__Task brief__: From the first line of the data below, copy each line up to the one containing "the front valley.", and include that line too.

:::::

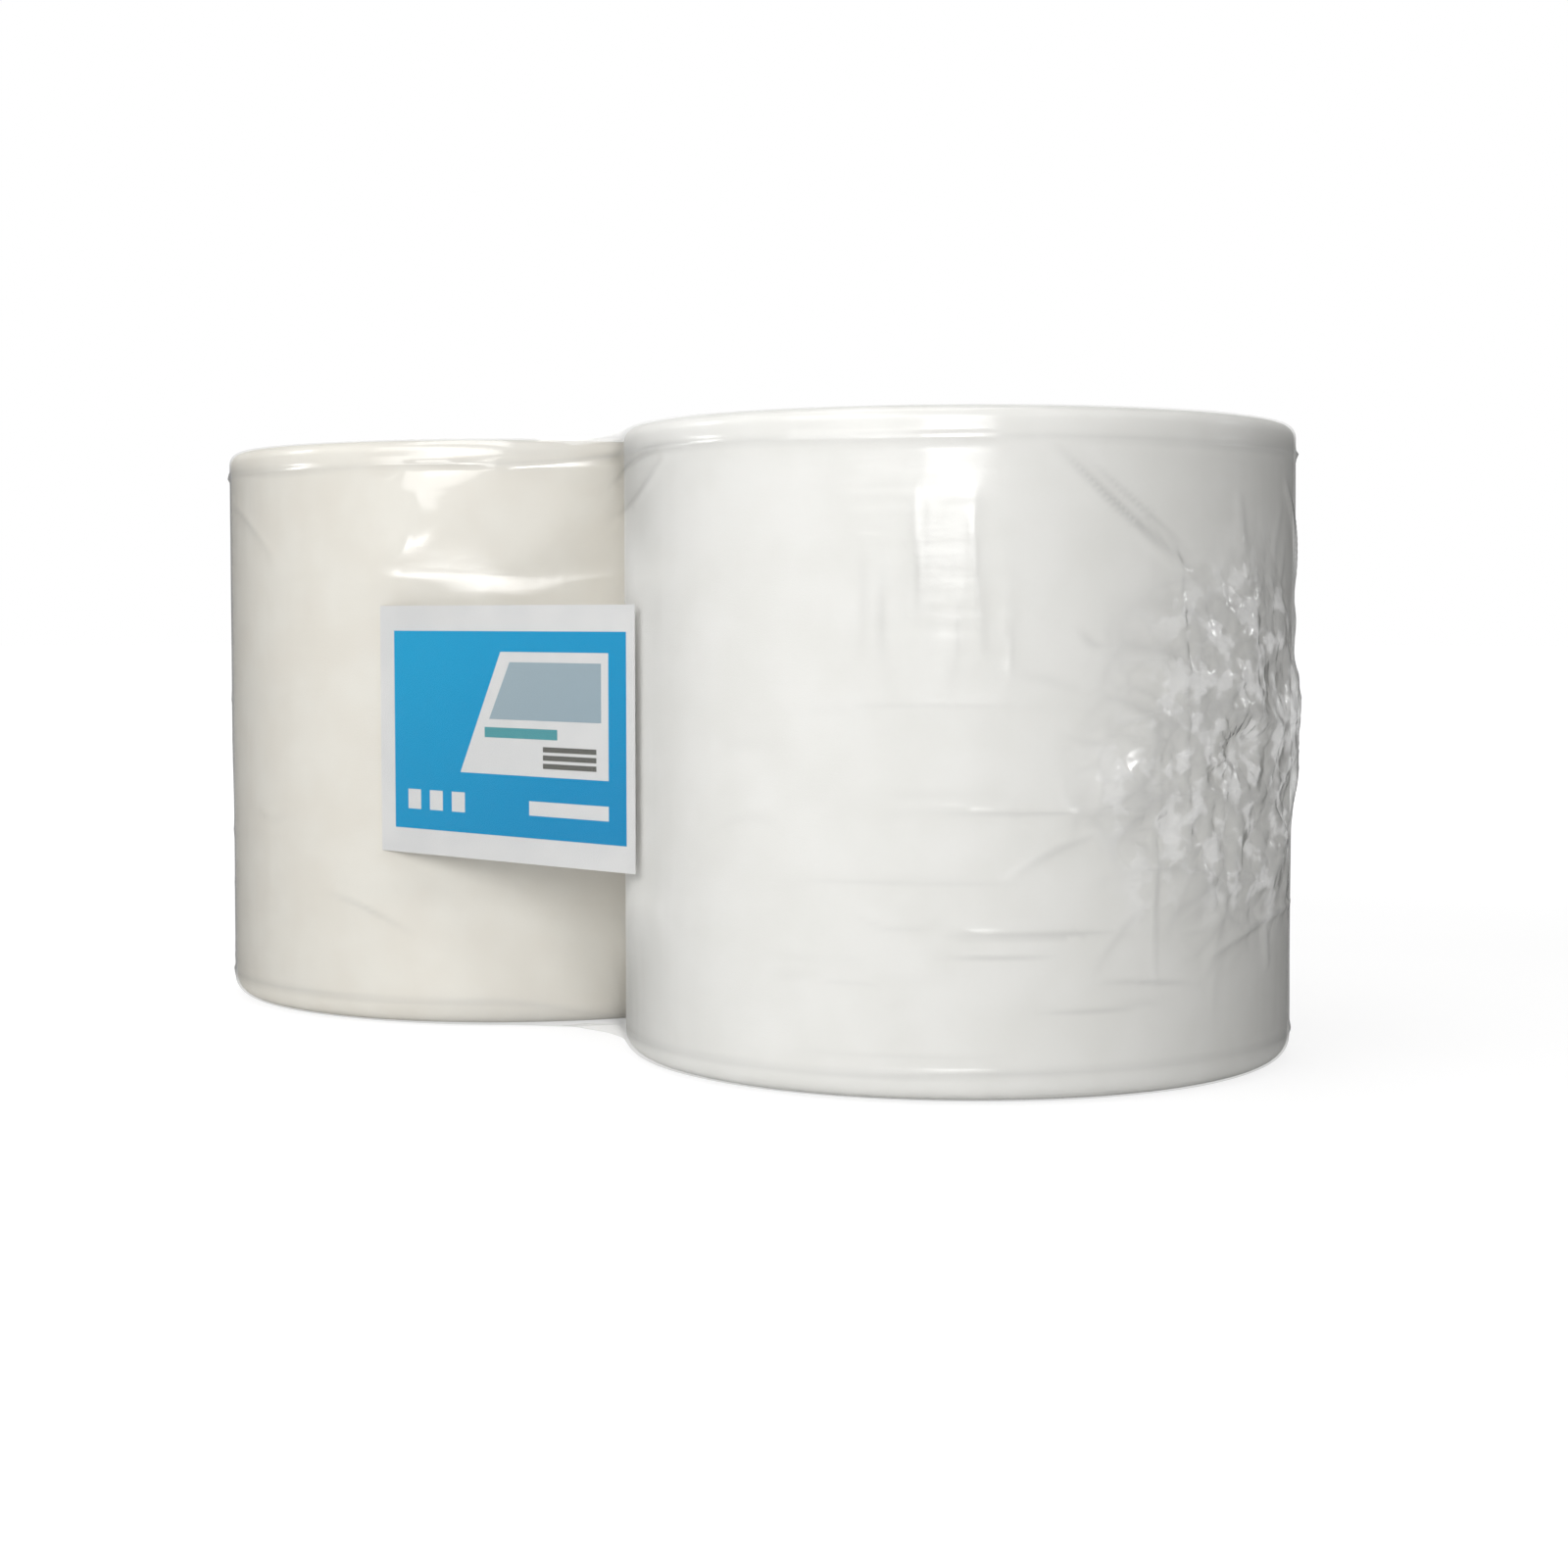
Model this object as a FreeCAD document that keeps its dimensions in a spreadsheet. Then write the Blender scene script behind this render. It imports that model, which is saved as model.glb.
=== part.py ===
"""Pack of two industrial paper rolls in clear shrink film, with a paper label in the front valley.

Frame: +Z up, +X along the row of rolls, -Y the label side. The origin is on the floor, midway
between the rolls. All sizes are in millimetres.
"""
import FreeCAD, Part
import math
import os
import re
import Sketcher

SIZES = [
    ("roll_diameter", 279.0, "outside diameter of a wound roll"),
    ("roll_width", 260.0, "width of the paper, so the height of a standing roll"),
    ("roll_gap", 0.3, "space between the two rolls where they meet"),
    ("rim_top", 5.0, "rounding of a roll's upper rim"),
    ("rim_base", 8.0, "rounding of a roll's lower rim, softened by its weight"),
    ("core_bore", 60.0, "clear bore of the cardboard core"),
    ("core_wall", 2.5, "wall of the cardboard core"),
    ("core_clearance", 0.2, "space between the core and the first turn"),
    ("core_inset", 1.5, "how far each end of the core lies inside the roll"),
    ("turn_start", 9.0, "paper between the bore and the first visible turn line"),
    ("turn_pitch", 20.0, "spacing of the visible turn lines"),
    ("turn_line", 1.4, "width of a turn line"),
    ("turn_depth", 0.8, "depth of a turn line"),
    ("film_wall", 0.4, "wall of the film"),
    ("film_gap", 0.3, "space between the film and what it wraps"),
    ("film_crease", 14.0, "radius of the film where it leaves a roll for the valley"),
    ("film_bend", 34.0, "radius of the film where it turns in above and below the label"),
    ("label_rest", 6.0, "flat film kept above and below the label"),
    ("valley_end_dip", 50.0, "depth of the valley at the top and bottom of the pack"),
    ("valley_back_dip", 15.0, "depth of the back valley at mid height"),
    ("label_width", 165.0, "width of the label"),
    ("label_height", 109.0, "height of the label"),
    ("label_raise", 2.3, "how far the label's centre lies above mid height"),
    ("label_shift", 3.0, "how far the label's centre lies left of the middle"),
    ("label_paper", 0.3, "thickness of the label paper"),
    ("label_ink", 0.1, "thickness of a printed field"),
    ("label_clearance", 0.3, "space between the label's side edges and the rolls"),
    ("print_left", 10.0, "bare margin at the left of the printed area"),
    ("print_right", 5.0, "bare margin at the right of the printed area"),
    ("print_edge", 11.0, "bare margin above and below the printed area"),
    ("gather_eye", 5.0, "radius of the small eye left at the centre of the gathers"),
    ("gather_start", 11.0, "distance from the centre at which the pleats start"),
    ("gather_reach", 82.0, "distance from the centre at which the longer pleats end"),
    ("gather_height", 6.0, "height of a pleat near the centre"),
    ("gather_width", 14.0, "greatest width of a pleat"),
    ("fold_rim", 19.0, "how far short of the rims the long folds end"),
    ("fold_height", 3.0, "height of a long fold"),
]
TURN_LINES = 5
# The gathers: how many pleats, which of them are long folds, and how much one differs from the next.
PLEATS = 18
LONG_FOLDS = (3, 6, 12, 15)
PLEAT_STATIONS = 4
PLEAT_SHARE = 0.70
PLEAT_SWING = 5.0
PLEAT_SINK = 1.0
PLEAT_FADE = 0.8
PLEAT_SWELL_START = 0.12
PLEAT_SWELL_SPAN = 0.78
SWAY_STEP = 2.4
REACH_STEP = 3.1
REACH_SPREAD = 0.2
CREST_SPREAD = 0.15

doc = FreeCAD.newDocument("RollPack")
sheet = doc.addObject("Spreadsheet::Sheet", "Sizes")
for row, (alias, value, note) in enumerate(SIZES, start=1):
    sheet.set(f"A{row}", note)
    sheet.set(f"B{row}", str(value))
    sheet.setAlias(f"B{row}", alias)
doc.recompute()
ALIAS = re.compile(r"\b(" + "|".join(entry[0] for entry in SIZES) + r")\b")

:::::

__Exercise solution__:
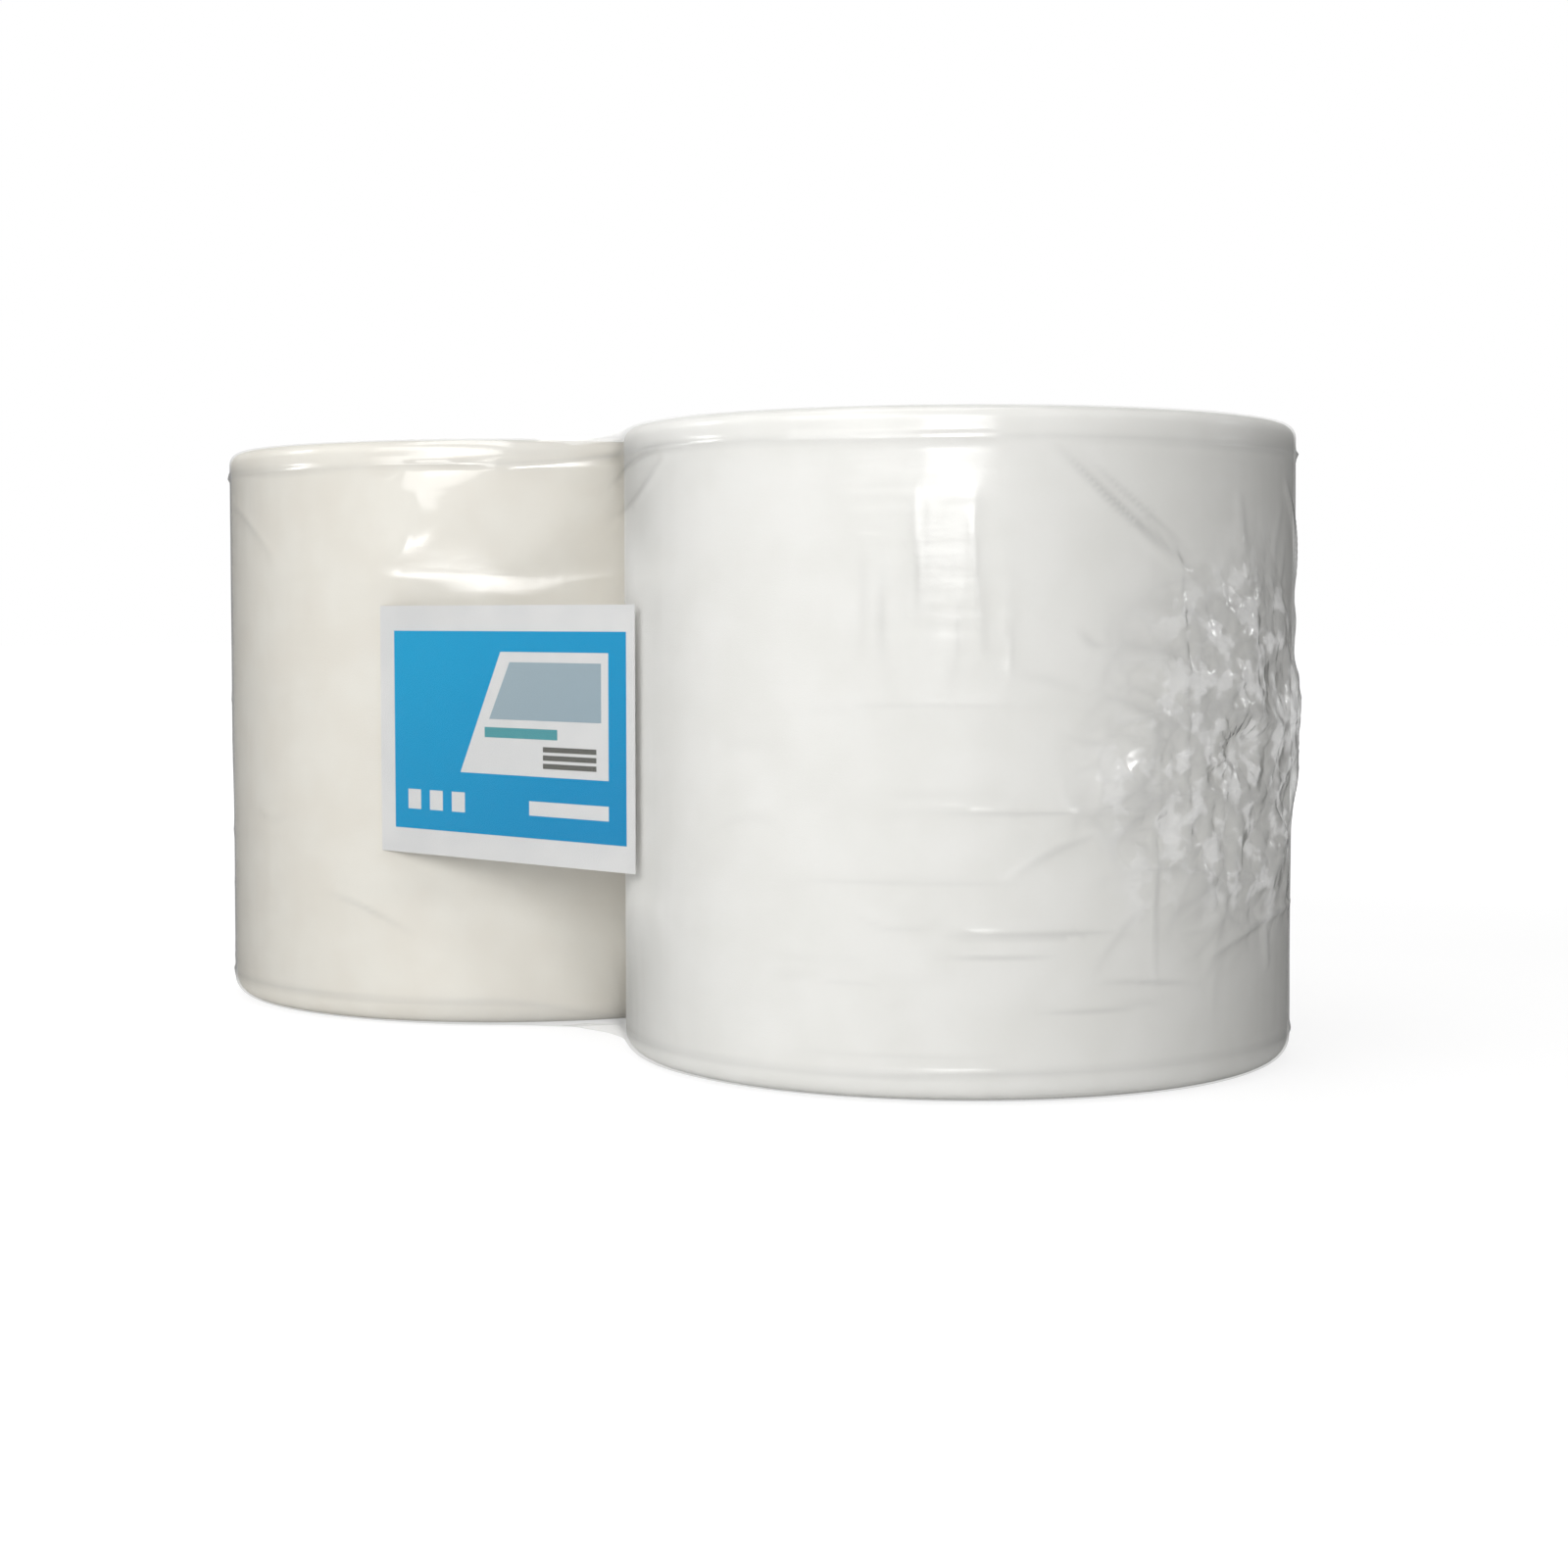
Model this object as a FreeCAD document that keeps its dimensions in a spreadsheet. Then write the Blender scene script behind this render. It imports that model, which is saved as model.glb.
=== part.py ===
"""Pack of two industrial paper rolls in clear shrink film, with a paper label in the front valley.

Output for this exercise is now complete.